We can’t know how the battery-production incentives will play out in real life. The rules are still being finalized. We don’t know, for instance, whether existing cell plants (e.g. Tesla’s Gigafactory in Nevada, an LG Chem plant in Michigan) will qualify.

More crucial to consumers, we can’t predict how the savings will be used by automakers. If most EV models built in the U.S. today break even at best, undoubtedly battery makers will want to increase their margins—making it easier to build new plants and boost volume. At the same time, car companies may use some of the reduction in battery cost to boost EV profits to the same level as those on gasoline vehicles.
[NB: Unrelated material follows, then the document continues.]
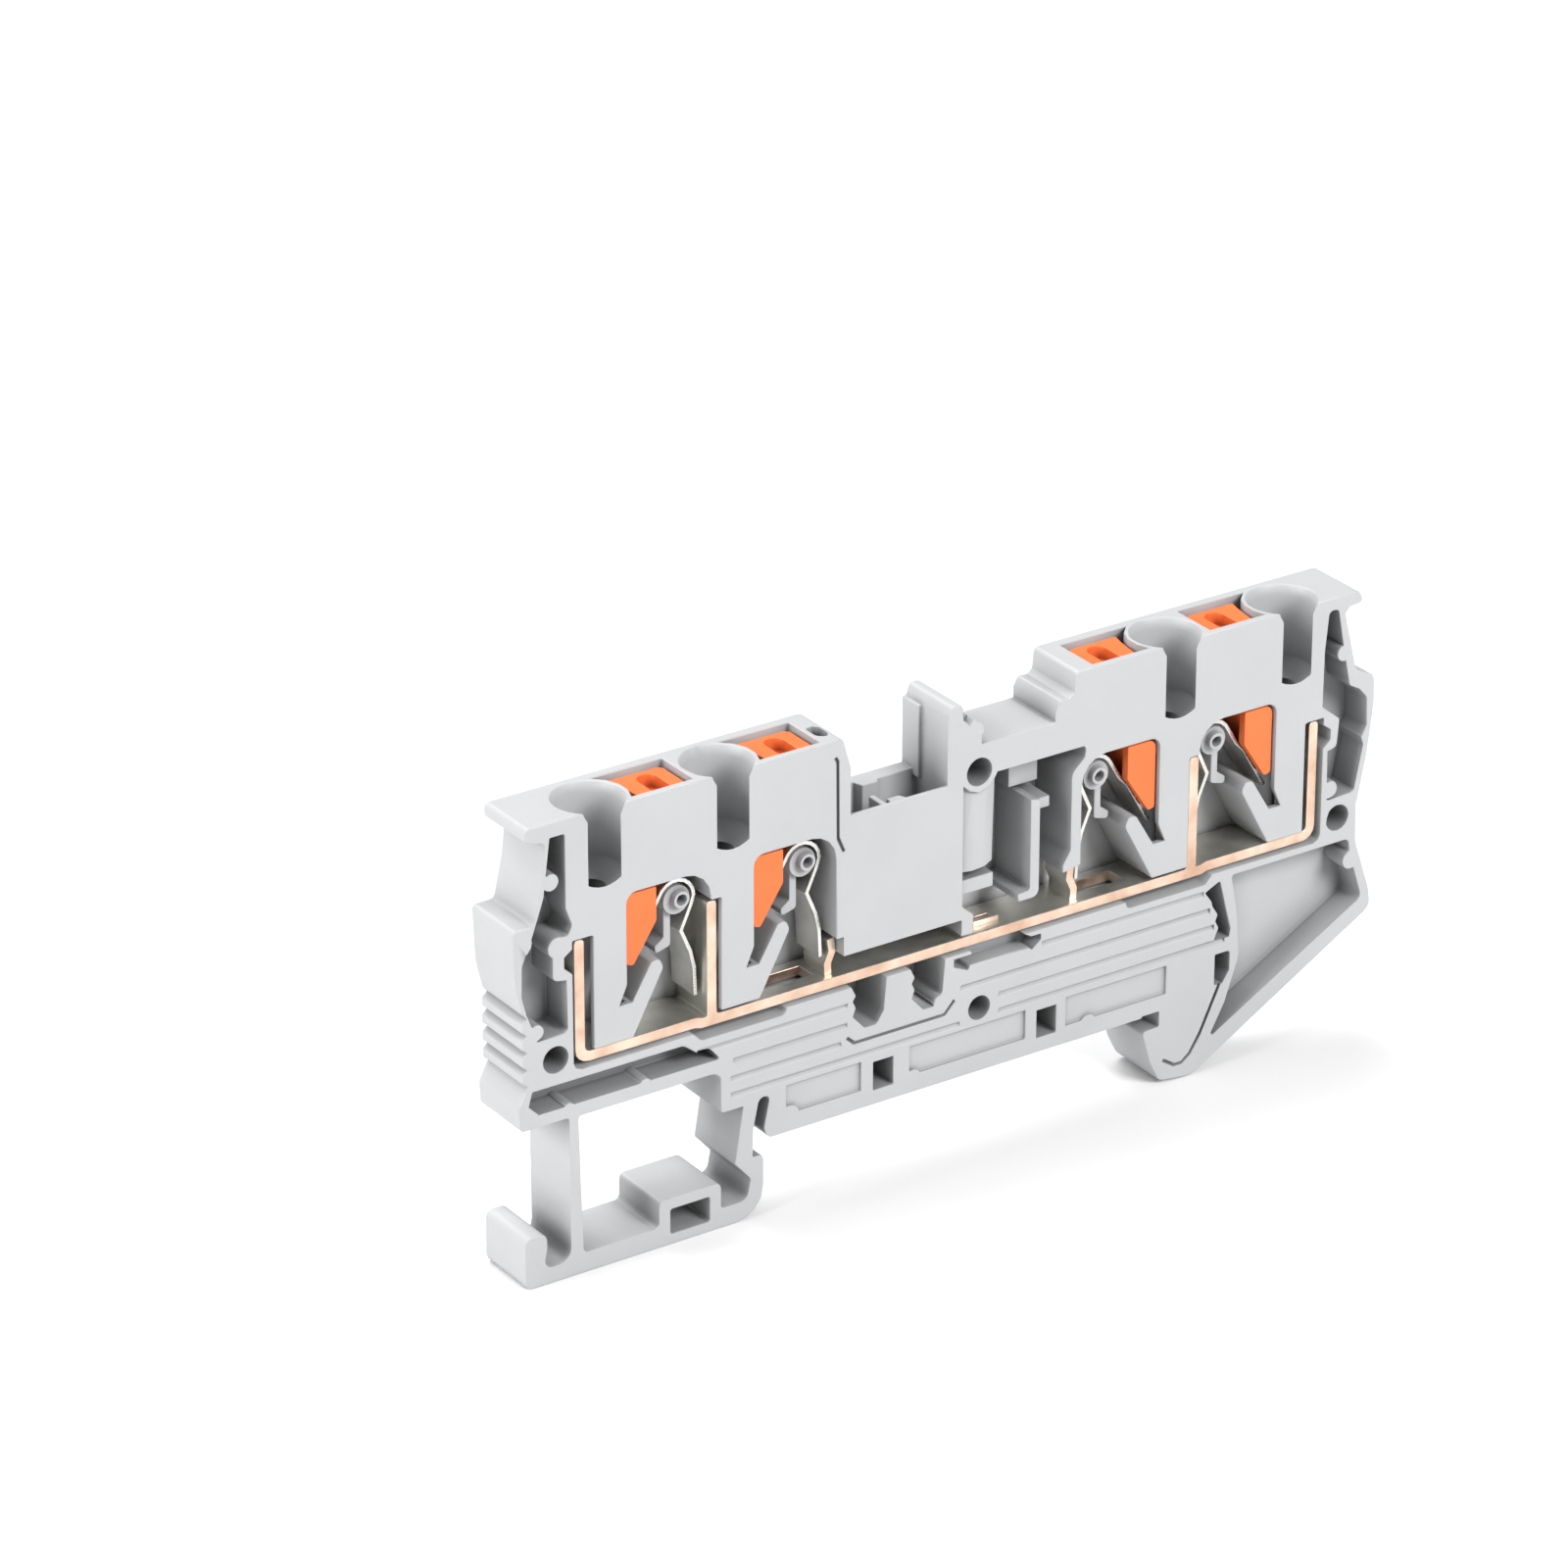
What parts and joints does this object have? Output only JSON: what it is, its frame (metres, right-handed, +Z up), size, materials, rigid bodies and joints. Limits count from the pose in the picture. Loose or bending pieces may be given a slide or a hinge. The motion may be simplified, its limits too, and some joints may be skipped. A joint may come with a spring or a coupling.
{
  "type": "terminal block",
  "caption": "Slim rail-mounted terminal block with push-in wire entries, orange release pushers, leg springs and a copper current bar.",
  "frame": {"origin": "on the face that rests on the rail, midway between the two towers and midway through the width", "axes": "+X along the block from the foot to the fixed hook, +Y from the open side to the closed back wall, +Z up from the rail"},
  "size_m": [0.0735, 0.0052, 0.035],
  "materials": {
    "housing": "light grey moulded polyamide",
    "current_bar": "tinned copper strip with bare copper edges",
    "leg_springs": "bright spring steel strip",
    "pushers": "orange moulded polyamide"
  },
  "bodies": {
    "block": {"housing": "housing", "current_bar": "current_bar", "leg_spring_1": "leg_springs", "leg_spring_2": "leg_springs", "leg_spring_3": "leg_springs", "leg_spring_4": "leg_springs"},
    "button_1": {"pusher_1": "pushers"},
    "button_2": {"pusher_2": "pushers"},
    "button_3": {"pusher_3": "pushers"},
    "button_4": {"pusher_4": "pushers"}
  },
  "joints": [
    {"name": "press_1", "type": "slide", "parent": "block", "child": "button_1", "axis": [0, 0, -1], "range_m": [0, 0.0017], "stiffness_N_per_m": 4000, "deforming": ["leg_spring_1"]},
    {"name": "press_2", "type": "slide", "parent": "block", "child": "button_2", "axis": [0, 0, -1], "range_m": [0, 0.0017], "stiffness_N_per_m": 4000, "deforming": ["leg_spring_2"]},
    {"name": "press_3", "type": "slide", "parent": "block", "child": "button_3", "axis": [0, 0, -1], "range_m": [0, 0.0017], "stiffness_N_per_m": 4000, "deforming": ["leg_spring_3"]},
    {"name": "press_4", "type": "slide", "parent": "block", "child": "button_4", "axis": [0, 0, -1], "range_m": [0, 0.0017], "stiffness_N_per_m": 4000, "deforming": ["leg_spring_4"]}
  ]
}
By now, the EV transition is not just ongoing, but accelerating. Carmakers will want every opportunity to make their EVs competitive in the market—and lowering prices is a classic way of doing just that. Still, while you may see a lot of analysis about possible effects, it’s too early to know how these battery-production incentives will affect consumer EV prices.

If you take away one main point, it should be this: Sure, a $7500 consumer rebate on a qualifying new EV is nothing to sneeze at. But that’s not the most important EV-related part of the “IRA” by a long shot. Five to 10 years hence, carmakers have a huge opportunity to make much, much cheaper EVs. That’s the real goal.